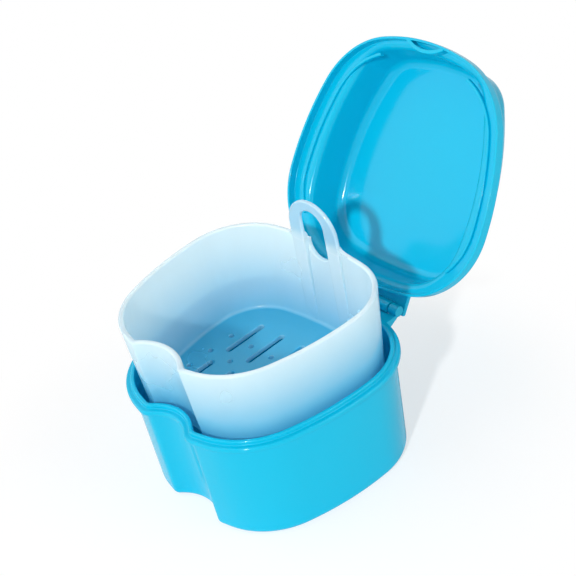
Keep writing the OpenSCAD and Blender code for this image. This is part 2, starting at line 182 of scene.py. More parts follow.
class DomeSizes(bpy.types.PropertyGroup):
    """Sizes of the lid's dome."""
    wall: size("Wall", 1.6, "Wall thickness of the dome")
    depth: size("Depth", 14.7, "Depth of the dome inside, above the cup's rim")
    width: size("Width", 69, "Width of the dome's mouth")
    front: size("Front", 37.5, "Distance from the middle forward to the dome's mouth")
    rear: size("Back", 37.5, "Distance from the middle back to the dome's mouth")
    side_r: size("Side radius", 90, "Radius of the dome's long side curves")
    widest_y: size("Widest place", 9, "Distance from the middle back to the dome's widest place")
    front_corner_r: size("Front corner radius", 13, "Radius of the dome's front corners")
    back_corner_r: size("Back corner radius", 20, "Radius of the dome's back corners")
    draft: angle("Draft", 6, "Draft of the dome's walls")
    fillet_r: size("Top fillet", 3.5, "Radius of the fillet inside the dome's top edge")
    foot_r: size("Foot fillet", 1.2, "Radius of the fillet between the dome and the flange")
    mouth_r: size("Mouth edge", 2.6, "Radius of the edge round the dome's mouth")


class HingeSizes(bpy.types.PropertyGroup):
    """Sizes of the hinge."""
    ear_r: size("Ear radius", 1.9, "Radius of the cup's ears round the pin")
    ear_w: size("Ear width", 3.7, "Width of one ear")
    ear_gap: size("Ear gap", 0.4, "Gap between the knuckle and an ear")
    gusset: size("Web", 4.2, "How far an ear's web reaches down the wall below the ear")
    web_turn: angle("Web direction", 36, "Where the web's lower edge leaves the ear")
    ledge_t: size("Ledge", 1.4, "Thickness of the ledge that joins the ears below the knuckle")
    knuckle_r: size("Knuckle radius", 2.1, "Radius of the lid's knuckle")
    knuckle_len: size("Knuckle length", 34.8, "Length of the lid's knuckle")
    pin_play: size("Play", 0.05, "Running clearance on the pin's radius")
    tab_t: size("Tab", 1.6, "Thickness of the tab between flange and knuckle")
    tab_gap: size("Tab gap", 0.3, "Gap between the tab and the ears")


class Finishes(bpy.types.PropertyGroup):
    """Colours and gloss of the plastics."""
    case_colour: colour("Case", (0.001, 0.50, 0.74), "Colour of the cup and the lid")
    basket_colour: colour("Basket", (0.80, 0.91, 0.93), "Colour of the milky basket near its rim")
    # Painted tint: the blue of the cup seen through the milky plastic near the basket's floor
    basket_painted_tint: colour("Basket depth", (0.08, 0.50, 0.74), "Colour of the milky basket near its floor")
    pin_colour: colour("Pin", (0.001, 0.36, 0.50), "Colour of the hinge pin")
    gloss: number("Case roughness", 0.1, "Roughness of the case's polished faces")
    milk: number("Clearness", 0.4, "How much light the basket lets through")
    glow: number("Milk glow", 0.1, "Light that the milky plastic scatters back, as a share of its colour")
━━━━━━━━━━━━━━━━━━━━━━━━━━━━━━
§ **Work required**: Output the complete data exactly as written.

§ **Task output**:
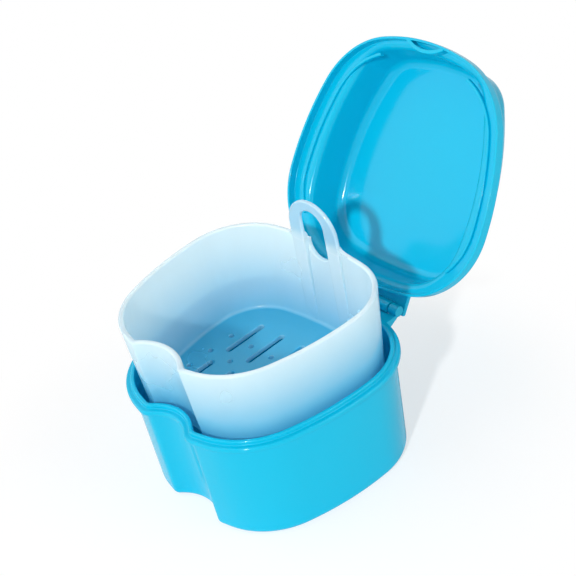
Keep writing the OpenSCAD and Blender code for this image. This is part 2, starting at line 182 of scene.py. More parts follow.
class DomeSizes(bpy.types.PropertyGroup):
    """Sizes of the lid's dome."""
    wall: size("Wall", 1.6, "Wall thickness of the dome")
    depth: size("Depth", 14.7, "Depth of the dome inside, above the cup's rim")
    width: size("Width", 69, "Width of the dome's mouth")
    front: size("Front", 37.5, "Distance from the middle forward to the dome's mouth")
    rear: size("Back", 37.5, "Distance from the middle back to the dome's mouth")
    side_r: size("Side radius", 90, "Radius of the dome's long side curves")
    widest_y: size("Widest place", 9, "Distance from the middle back to the dome's widest place")
    front_corner_r: size("Front corner radius", 13, "Radius of the dome's front corners")
    back_corner_r: size("Back corner radius", 20, "Radius of the dome's back corners")
    draft: angle("Draft", 6, "Draft of the dome's walls")
    fillet_r: size("Top fillet", 3.5, "Radius of the fillet inside the dome's top edge")
    foot_r: size("Foot fillet", 1.2, "Radius of the fillet between the dome and the flange")
    mouth_r: size("Mouth edge", 2.6, "Radius of the edge round the dome's mouth")


class HingeSizes(bpy.types.PropertyGroup):
    """Sizes of the hinge."""
    ear_r: size("Ear radius", 1.9, "Radius of the cup's ears round the pin")
    ear_w: size("Ear width", 3.7, "Width of one ear")
    ear_gap: size("Ear gap", 0.4, "Gap between the knuckle and an ear")
    gusset: size("Web", 4.2, "How far an ear's web reaches down the wall below the ear")
    web_turn: angle("Web direction", 36, "Where the web's lower edge leaves the ear")
    ledge_t: size("Ledge", 1.4, "Thickness of the ledge that joins the ears below the knuckle")
    knuckle_r: size("Knuckle radius", 2.1, "Radius of the lid's knuckle")
    knuckle_len: size("Knuckle length", 34.8, "Length of the lid's knuckle")
    pin_play: size("Play", 0.05, "Running clearance on the pin's radius")
    tab_t: size("Tab", 1.6, "Thickness of the tab between flange and knuckle")
    tab_gap: size("Tab gap", 0.3, "Gap between the tab and the ears")


class Finishes(bpy.types.PropertyGroup):
    """Colours and gloss of the plastics."""
    case_colour: colour("Case", (0.001, 0.50, 0.74), "Colour of the cup and the lid")
    basket_colour: colour("Basket", (0.80, 0.91, 0.93), "Colour of the milky basket near its rim")
    # Painted tint: the blue of the cup seen through the milky plastic near the basket's floor
    basket_painted_tint: colour("Basket depth", (0.08, 0.50, 0.74), "Colour of the milky basket near its floor")
    pin_colour: colour("Pin", (0.001, 0.36, 0.50), "Colour of the hinge pin")
    gloss: number("Case roughness", 0.1, "Roughness of the case's polished faces")
    milk: number("Clearness", 0.4, "How much light the basket lets through")
    glow: number("Milk glow", 0.1, "Light that the milky plastic scatters back, as a share of its colour")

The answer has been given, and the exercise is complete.